Читаем Двойное дно полностью

Все?.. Нет. Всего я, как сказал по другому поводу М. С. Горбачев, не поведаю никому и никогда. Читателю придется напрячь своего Фрейда или Лакана — у кого что есть, — чтобы восполнить эти пробелы. Но лжи, привирания, приукрашиванья здесь не будет точно, это я гарантирую. Ошибки памяти? Нет, такое за мной вроде бы не водится. А провалы? Это сколько угодно. Проваливаются годы, десятилетия, исчезают лица и имена. И даже необязательно второ- и третьестепенные. Или они оказываются несущественными именно в ретроспективе? Задним числом — я люблю это выражение и злоупотребляю им. Задним числом.

Младший брат Томаса и Генриха Маннов, посчитав себя незаслуженно обойденным всем, что выпало на долю двух знаменитых писателей, вынес обиду в само название собственных мемуаров: «Нас было пятеро!». Но мне чужда мысль о принадлежности к какой бы то ни было «семье» или, если угодно, страте, в которую меня злонамеренно не включают или не допускают. Хорош я или плох, велик или мал, но сингулярен. Сингуляриа тантум, если вспомнить университетскую латынь, — слово, употребляемое лишь в единственном числе. Малоизвестная немецкая писательница Клара Голль назвала книгу воспоминаний «Никому не прощу!» — но и эта позиция не по мне. Может быть, потому, что никто мне никогда — кроме самого себя — не был по-настоящему интересен. Многого из того, что говорилось — в том числе и с самыми добрыми намерениями, — я не просто не запоминал: я не слушал. При таком отношении к окружающим трудно рассчитывать на ответную приязнь, а значит, и обижаться на ее отсутствие. В том числе — и на приязнь читателя данной книги.

Приложение

Дар бесплодный, дар дешевый…

Дожили…

С гадливостью переворачиваешь последнюю страницу топоровского сочинения, с облегчением переводишь дух: пасквилянт и пакостник не вывалял в собственной грязи хотя бы тебя самого. Что ж, это накладывает на нас, именно на нас, дополнительную, но неизбежную обязанность — дать наконец отпор зарвавшемуся и зарапортовавшемуся «мудрецу», как он себя именует, поставить невесть что возомнившее о себе ничтожество на подобающее место, загнать литературного шакала в болотную топь…

Да, шакала, — ведь Топоров питается и падалью: он не щадит ни живых, ни мертвых.

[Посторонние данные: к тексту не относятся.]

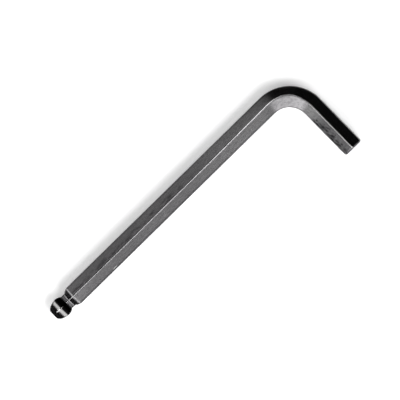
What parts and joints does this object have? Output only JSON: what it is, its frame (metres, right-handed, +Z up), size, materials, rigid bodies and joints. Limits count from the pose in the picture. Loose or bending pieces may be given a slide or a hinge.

В описании своих «художеств» Топоров еще, пожалуй, поскромничал. Лишь глухо упомянув о том, как на протяжении долгих лет исступленно травил трепетного и безответного стихотворца Александра Кушнера — повсеместно признанного первого поэта Земли Русской. И его столь же бескорыстных сподвижников — Дмитрия Бобышева, Анатолия Наймана, Евгения Рейна. Многих и многих других… О том, как «разгромил» гениальный роман Владимира Маканина, прозу и публицистику Александра Мелихова, публицистику и литературную критику Михаила Золотоносова. С особой оголтелостью пишет Топоров о вынужденных литературных эмигрантах, лишь чудом спасшихся из гитлеровских застенков брежневского режима в свободный мир, — о Василии Аксенове, Иосифе Бродском, Владимире Войновиче, Анатолии Гладилине и далее по алфавиту — до Ефима Эткинда и Александра Янова. И здесь его подлинный облик убежденного коммуно-фашиста и агрессивного антисемита — Топоров немало разглагольствует о собственном еврействе, но, чувствуется, эти двусмысленные признания даются ему нелегко, — проступает во всей полноте. Во всей — так, хочется верить, наказывает его природа, — полноте рано разжиревшего бородатого карлика, лишь сугубо внешними параметрами способного претендовать на мнимую сопричастность Избранному Народу! Нам, как русским, было бы стыдно, окажись Топоров и впрямь одним из нас, но излишне подчеркивать, что народ Сиона не несет за паршивую овцу — за самую паршивую овцу во всем стаде — ни малейшей ответственности.